A quiz question might give you a sentence in English or another language and ask you to identify which noun phrase is marked as subject, object, or possessor. You may also be asked to compare nominative-accusative and ergative-absolutive patterns, or explain why a pronoun form changes from subject to object. On problem sets, you often label the case markers, then use them to justify a syntactic analysis instead of guessing from word order alone. If a language sample looks unfamiliar, case marking is one of the first tools you use to sort out the sentence roles.
Word order and case marking both help show grammatical roles, but they are not the same thing. Word order depends on where words appear in the sentence, while case marking depends on the form of the noun or pronoun. English uses word order more than case, but languages with stronger case systems can show the same relationships even when the order changes.
Case marking shows the grammatical role of a noun phrase, such as subject, object, or possessor.
A language can mark case with endings, pronoun forms, or prepositions, depending on its grammar.
English has only a limited case system, but pronouns still show case distinctions like I versus me.

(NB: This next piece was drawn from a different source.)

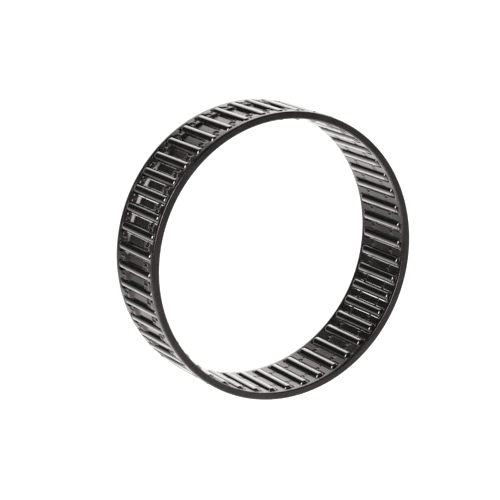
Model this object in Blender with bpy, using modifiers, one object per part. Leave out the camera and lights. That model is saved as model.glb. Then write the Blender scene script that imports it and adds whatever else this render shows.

Case marking helps you analyze syntax because it shows how constituents relate to each other.
Different alignment systems, like nominative-accusative and ergative-absolutive, organize case in different ways.
Case marking is how a language signals the grammatical role of a noun phrase in a sentence. It can show whether a noun is a subject, object, or possessor, using endings, pronouns, or prepositions. In Intro to Linguistics, it is part of syntax and morphology because it links sentence structure to word form.
Word order tells you who appears first, second, or last in a sentence, while case marking tells you what grammatical role a noun has. Some languages depend heavily on order, while others rely more on case endings or pronoun forms. English uses both, but word order does much of the work.
English pronouns show the clearest case marking. I acts like a subject form, while me is an object form, and he changes to him in object position. English nouns themselves usually do not show much case, which is why the system feels limited compared with languages like Latin.
Those labels describe how a language groups subjects and objects in its case system. In nominative-accusative systems, the subject of a transitive verb and the subject of an intransitive verb are treated the same way. In ergative-absolutive systems, the intransitive subject patterns with the transitive object instead.